Irish eyes are smiling on Apple, as government readies appeal on tax ruling by European Commission
The Irish government is to submit an appeal against an European Commission (EC) ruling that it effectively gave Apple “state aid” over its tax arrangements in Ireland.
It comes after the EC in August ordered the Irish government to recover up to €13 billion (£11bn) plus interest in “illegal tax benefits”.
The EC investigation began in 2014 and two years later concluded that Apple had been able to avoid taxation on almost all profits generated in the EU single market.
It blamed a structure which routed revenues through two “paper” headquarters in Ireland, as well as minimal tax rates in that country.
The EC said that Apple only paid an effective corporate tax rate that fell from one percent in 2003 to 0.005 percent in 2014 – a rate which other companies in Ireland were not subjected to.
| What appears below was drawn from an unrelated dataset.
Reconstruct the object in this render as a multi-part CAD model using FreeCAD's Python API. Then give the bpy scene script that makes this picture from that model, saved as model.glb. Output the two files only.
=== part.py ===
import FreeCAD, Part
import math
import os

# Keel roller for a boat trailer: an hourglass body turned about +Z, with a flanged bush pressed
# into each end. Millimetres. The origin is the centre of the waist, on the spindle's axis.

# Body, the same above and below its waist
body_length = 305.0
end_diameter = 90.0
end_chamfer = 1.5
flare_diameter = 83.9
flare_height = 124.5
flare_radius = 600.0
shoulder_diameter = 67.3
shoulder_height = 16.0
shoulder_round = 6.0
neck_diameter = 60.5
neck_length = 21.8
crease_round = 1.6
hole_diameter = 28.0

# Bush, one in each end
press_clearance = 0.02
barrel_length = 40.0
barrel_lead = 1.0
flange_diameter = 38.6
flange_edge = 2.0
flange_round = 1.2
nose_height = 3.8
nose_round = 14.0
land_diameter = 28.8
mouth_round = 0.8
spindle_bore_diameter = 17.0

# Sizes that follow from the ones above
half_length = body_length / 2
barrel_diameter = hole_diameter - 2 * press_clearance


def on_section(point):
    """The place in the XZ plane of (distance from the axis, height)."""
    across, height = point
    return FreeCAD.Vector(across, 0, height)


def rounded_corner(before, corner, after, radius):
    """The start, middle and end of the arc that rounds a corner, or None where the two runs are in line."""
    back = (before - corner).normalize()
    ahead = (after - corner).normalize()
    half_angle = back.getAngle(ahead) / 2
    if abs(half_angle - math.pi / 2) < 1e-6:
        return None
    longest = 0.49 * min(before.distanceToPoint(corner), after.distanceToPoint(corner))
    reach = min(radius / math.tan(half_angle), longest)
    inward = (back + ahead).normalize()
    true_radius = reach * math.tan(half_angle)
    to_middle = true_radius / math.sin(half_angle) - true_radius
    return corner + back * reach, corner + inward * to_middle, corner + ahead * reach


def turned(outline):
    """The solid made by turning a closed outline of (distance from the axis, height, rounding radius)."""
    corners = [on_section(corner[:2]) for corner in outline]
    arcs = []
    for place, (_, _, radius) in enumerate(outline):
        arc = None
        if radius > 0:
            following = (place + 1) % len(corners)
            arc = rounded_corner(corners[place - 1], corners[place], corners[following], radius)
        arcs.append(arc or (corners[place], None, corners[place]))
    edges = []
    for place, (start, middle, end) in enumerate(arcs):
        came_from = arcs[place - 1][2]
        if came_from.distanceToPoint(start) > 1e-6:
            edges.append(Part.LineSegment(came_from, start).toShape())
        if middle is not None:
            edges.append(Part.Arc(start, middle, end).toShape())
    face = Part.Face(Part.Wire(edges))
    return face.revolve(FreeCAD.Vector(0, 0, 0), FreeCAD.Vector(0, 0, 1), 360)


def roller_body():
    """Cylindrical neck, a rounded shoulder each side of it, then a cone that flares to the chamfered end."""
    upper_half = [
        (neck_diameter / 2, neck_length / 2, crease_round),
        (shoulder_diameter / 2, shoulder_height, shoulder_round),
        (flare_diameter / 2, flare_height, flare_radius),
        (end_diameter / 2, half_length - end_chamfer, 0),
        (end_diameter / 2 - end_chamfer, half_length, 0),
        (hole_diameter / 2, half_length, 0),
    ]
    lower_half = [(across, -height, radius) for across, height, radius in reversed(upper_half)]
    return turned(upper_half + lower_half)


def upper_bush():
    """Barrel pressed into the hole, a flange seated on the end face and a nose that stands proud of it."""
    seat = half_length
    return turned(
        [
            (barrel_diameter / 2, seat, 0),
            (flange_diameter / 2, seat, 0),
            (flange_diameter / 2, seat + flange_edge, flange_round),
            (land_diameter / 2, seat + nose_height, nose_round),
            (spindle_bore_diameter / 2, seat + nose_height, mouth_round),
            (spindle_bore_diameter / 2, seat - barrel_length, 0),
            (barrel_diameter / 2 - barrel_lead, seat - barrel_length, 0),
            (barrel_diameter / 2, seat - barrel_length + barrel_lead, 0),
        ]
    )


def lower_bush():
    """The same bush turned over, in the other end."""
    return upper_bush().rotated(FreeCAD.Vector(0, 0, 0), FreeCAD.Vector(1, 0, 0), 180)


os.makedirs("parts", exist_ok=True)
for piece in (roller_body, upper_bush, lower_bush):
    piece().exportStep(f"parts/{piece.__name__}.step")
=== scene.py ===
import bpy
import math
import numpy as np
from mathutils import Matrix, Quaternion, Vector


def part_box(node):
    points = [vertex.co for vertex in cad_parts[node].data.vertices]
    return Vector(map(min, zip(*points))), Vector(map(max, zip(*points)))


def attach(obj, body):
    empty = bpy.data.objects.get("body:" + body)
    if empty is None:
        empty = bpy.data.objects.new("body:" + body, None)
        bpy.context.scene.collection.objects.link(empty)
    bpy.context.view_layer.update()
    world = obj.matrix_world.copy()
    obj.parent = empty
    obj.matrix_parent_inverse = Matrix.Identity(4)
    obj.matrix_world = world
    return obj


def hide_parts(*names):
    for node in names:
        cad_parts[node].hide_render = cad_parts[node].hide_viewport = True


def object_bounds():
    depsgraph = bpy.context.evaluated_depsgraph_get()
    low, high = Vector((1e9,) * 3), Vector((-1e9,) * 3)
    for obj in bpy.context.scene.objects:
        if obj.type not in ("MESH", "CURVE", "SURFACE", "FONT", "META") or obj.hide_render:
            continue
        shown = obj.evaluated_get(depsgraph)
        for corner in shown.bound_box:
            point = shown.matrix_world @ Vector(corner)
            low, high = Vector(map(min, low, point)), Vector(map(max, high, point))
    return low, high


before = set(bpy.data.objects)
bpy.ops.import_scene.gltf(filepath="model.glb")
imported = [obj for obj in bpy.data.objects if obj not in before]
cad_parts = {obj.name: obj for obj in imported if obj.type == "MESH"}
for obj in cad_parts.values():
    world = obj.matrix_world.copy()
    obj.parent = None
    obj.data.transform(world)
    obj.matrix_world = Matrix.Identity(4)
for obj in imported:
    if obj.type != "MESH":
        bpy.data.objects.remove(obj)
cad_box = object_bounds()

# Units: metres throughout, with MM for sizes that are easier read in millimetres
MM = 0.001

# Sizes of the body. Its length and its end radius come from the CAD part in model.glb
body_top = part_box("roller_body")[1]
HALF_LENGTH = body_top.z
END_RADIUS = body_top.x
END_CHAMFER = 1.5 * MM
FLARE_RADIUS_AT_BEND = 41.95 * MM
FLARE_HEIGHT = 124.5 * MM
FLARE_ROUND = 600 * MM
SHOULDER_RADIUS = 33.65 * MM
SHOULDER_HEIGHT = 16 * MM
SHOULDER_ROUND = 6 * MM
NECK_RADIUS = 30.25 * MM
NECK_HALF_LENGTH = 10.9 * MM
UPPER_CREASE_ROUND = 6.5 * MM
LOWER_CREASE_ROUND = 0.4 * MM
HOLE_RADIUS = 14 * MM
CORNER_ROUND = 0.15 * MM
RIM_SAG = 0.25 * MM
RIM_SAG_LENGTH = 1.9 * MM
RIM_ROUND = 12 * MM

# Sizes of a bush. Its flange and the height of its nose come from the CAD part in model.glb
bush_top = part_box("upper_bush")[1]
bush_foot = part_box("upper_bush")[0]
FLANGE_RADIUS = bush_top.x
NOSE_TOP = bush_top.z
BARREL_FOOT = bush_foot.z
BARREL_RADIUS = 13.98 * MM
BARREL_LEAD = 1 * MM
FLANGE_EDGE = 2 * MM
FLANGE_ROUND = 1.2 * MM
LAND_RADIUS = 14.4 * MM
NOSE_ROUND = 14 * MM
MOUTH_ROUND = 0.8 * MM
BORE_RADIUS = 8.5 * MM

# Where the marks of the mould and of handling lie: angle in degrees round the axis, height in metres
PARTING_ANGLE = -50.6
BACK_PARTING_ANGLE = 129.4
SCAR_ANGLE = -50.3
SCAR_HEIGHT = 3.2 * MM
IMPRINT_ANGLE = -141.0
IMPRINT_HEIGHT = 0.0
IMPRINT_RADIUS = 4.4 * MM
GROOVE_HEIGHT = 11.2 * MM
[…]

This effectively amounted to state aid, the commission said.
Apple is claimed to have received the illegal benefits since 1991, but investigators are only able to demand the Irish government recover up to ten years in unpaid taxes, dating back from the EC’s first request for information in 2013.
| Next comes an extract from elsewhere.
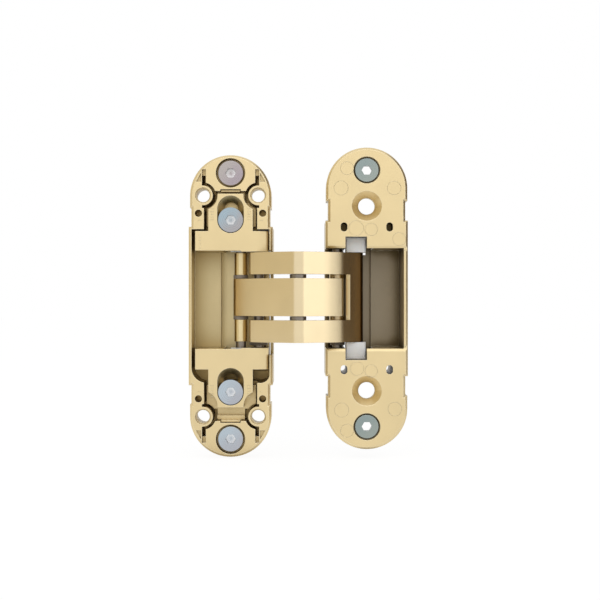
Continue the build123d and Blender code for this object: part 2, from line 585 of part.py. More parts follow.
def export_bodies():
    """Export the housings, the carrier, the blocks, the arms and the screws."""
    shapes = {
        "frame_housing": make_frame_housing(),
        "upper_end_block": make_end_block(1),
        "lower_end_block": make_end_block(-1),
        "carrier": make_carrier(),
        "upper_adjusting_screw": make_adjusting_screw(1),
        "lower_adjusting_screw": make_adjusting_screw(-1),
        "upper_clamp_screw": make_clamp_screw(1),
        "lower_clamp_screw": make_clamp_screw(-1),
        "outer_arm": make_outer_arm(),
        "inner_arm": make_inner_arm(),
        "door_housing": make_door_housing(),
        "upper_adjuster_plug": make_plug(1),
        "lower_adjuster_plug": make_plug(-1),
    }
    for name, shape in shapes.items():
        export_step(shape, f"parts/{name}.step")


os.makedirs("parts", exist_ok=True)
export_bodies()
export_pins()
export_sliders()
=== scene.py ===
"""Looks, light and camera of a concealed door hinge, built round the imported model.

The frame half is on the left, the door half on the right, and the crossed arms join them.
Everything is in metres: X runs from the frame half to the door half, +Y goes into the
mortises and Z is up. The front faces of both halves lie at Y = 0.
"""

import json
import logging
import math
from dataclasses import dataclass, field
from enum import Enum

import bmesh
import bpy
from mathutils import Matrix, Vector

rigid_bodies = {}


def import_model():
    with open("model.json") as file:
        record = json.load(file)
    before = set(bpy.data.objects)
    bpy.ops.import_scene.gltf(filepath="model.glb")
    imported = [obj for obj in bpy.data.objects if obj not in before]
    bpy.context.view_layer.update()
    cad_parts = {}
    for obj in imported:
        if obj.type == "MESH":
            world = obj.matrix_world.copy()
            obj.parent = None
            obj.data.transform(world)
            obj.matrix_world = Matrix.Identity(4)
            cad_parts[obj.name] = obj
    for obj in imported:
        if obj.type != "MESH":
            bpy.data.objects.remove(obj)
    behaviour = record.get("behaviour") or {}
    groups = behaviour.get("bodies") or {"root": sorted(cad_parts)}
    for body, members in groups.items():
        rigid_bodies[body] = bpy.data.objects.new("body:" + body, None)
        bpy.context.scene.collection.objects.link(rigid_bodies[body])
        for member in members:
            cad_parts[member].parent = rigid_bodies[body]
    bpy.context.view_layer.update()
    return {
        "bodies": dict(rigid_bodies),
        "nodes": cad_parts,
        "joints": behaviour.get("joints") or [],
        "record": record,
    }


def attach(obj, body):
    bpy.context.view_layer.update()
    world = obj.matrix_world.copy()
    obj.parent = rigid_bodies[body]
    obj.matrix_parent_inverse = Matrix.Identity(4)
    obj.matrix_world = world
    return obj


LOG = logging.getLogger("hinge")
MM = 0.001
WHITE = "#FFFFFF"

# Most values of a noise texture lie between these two
NOISE_LOW, NOISE_HIGH = 0.3, 0.7
BEVEL_SAMPLES = 4
OCCLUSION_SAMPLES = 6

# A wave texture runs through this many radians in one unit
WAVE_RADIANS = 20.0

# Depth of the door pocket behind the front faces, where the pocket colour, partly duller
# plating and partly painted shade, is at its darkest
POCKET_END_MM = 22.0


# Nodes, colours and materials


def linear(hex_colour: str) -> tuple[float, float, float, float]:
    """Turn an sRGB hex colour into linear values with full opacity.

    Args:
        hex_colour: Six hex digits with a leading hash.

    Returns:
        Red, green, blue and alpha, each from 0 to 1.
    """
    # The sRGB curve starts with a short straight toe
    parts = [int(hex_colour[i : i + 2], 16) / 255 for i in (1, 3, 5)]
    red, green, blue = (
        c / 12.92 if c <= 0.04045 else ((c + 0.055) / 1.055) ** 2.4 for c in parts
    )
    return red, green, blue, 1.0


def add_node(
    tree: bpy.types.NodeTree,
    kind: str,
    settings: dict | None = None,
    links: dict | None = None,
    **properties: object,
) -> bpy.types.Node:
    """Add a node with its settings and links.

    Args:
        tree: The node tree.
        kind: The node's type, without the word ShaderNode.
        settings: Values by input name or number.
        links: Output sockets by the input name or number that they feed.
        **properties: Values set on the node itself.

    Returns:
        The new node.
    """
    node = tree.nodes.new("ShaderNode" + kind)
    for key, value in properties.items():
        setattr(node, key, value)
    for key, value in (settings or {}).items():
        node.inputs[key].default_value = value
    for key, socket in (links or {}).items():
        tree.links.new(socket, node.inputs[key])
    return node


def per_mm(size_mm: float) -> float:
    """Give the texture scale at which one feature is as large as the given size."""
    return 1.0 / (size_mm * MM)


def new_material(name: str) -> tuple[bpy.types.Material, bpy.types.NodeTree]:
    """Make an empty node material.

    Args:
        name: The material's name.

    Returns:
        The material and its tree.
    """
    material = bpy.data.materials.new(name)
    material.use_nodes = True
    material.node_tree.nodes.clear()
    return material, material.node_tree


def surface(tree: bpy.types.NodeTree, settings: dict, links: dict) -> None:
    """Add the surface shader and the output.

    Args:
        tree: The material's tree.
        settings: Values for the shader's own sockets.
        links: Sockets that feed the shader.
    """
    shader = add_node(tree, "BsdfPrincipled", settings, links)
    add_node(tree, "OutputMaterial", links={"Surface": shader.outputs["BSDF"]})


def edge_share(tree: bpy.types.NodeTree, rounded: bpy.types.Node) -> bpy.types.NodeSocket:
    """Find where an edge is rounded, for the wear along it.

    Args:
        tree: The material's tree.
        rounded: The node that rounds the edges.

    Returns:
        A socket that is 0 on flats and 1 on edges.
    """
    flat_cosine, edge_cosine = 0.999, 0.90
    plain = add_node(tree, "NewGeometry")
    meet = add_node(
        tree,
        "VectorMath",
        links={0: rounded.outputs["Normal"], 1: plain.outputs["Normal"]},
        operation="DOT_PRODUCT",
    )
    share = add_node(
        tree,
        "MapRange",
        {"From Min": flat_cosine, "From Max": edge_cosine},
        {"Value": meet.outputs["Value"]},
    )
    return share.outputs["Result"]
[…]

Apple told TechweekEurope at the time it would appeal the decision, saying that the “European Commission had launched an effort to rewrite Apple’s history in Europe, ignore Ireland’s tax laws and upend the international tax system in the process”,
And now the Irish government is going to appeal the ruling, after the Irish cabinet decided in September to join Apple in its appeal.
According to Reuters, the Irish Finance Minister Michael Noonan said on Tuesday the appeal will be formally submitted this week.
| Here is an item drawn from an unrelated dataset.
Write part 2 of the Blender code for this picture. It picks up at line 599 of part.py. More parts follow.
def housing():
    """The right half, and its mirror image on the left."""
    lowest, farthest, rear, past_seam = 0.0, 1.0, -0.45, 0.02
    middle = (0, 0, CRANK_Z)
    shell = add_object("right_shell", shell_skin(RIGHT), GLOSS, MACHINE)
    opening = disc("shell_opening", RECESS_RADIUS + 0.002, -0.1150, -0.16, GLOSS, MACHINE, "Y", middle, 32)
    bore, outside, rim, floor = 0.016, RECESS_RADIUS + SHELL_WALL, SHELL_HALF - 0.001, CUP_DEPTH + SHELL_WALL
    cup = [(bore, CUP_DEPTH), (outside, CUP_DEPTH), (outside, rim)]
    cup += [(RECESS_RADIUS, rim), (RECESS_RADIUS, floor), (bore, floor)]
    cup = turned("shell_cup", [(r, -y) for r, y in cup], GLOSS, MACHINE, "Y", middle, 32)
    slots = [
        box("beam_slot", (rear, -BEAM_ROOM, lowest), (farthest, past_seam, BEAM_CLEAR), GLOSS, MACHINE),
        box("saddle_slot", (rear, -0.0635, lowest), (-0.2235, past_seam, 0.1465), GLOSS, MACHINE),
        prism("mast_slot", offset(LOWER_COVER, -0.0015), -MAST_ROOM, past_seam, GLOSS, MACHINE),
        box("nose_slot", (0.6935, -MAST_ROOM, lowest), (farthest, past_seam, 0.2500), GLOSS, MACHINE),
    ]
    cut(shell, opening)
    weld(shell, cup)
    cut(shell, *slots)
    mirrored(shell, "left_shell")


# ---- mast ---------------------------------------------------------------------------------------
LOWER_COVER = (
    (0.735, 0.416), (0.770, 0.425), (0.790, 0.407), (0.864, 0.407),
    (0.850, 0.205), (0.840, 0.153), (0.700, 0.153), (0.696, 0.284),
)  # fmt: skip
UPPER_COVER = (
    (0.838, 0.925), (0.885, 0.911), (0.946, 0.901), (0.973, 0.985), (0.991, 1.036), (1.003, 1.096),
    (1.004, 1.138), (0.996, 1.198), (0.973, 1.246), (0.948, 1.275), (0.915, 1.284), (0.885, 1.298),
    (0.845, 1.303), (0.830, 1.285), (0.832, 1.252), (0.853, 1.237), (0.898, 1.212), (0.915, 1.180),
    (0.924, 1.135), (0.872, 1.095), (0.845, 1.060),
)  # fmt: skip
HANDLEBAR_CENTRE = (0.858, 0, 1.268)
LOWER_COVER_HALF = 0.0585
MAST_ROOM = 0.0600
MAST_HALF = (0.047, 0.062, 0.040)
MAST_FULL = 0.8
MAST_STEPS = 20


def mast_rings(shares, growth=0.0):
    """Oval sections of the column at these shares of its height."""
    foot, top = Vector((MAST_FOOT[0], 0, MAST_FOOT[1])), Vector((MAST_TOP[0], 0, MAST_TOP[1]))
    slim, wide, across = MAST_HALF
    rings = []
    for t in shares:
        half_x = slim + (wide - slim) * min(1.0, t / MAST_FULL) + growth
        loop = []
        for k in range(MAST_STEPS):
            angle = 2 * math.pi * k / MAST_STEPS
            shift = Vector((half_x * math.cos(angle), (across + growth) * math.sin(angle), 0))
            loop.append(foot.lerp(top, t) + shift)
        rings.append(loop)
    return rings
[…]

“The government fundamentally disagrees with the European Commission’s analysis and the decision left no choice but to take an appeal to the European Courts and this will be submitted tomorrow,” Noonan told a European Parliament committee in Brussels.
Apple has a long history in Ireland (well, long in technology terms), having opened its first office in Europe in County Cork in 1980.
Tim Cook used an open letter to European authorities to describe how Apple had remained in Holyhill through “periods of uncertainty about our own business” and provided jobs when Cork was suffering from high unemployment and extremely low economic investment.
Indeed, before the EC’s ruling, Apple planned to expand its Irish workforce by 1,000 to 6,000 staff. This obviously makes it a major employer in Ireland, which has enthusiastically courted technology firms to boost its economy.
In 2013 US senator Carl Levin said the loophole had allowed Apple to achieve the “holy grail of tax avoidance” with a subsidiary that had no tax domiciliation, avoiding about $40 billion (£25bn) in US income taxes in 2012.
Aware of the growing international pressure, in 2013 Ireland’s Noonan said that he planned to close a legal loophole that allowed companies such as Apple to avoid income tax by establishing Irish-based subsidiaries as “stateless” for tax purposes.
The measure made it illegal for a company to have no tax residence.
However that change did not affect a more commonly used tax structure, known as “double Irish”, which allows companies to funnel profits to zero-tax jurisdictions such as Bermuda. Or 000.5 percent, as in the case in Ireland.
Apple for its part has always maintained it has done nothing wrong or illegal and has blamed the global tax system.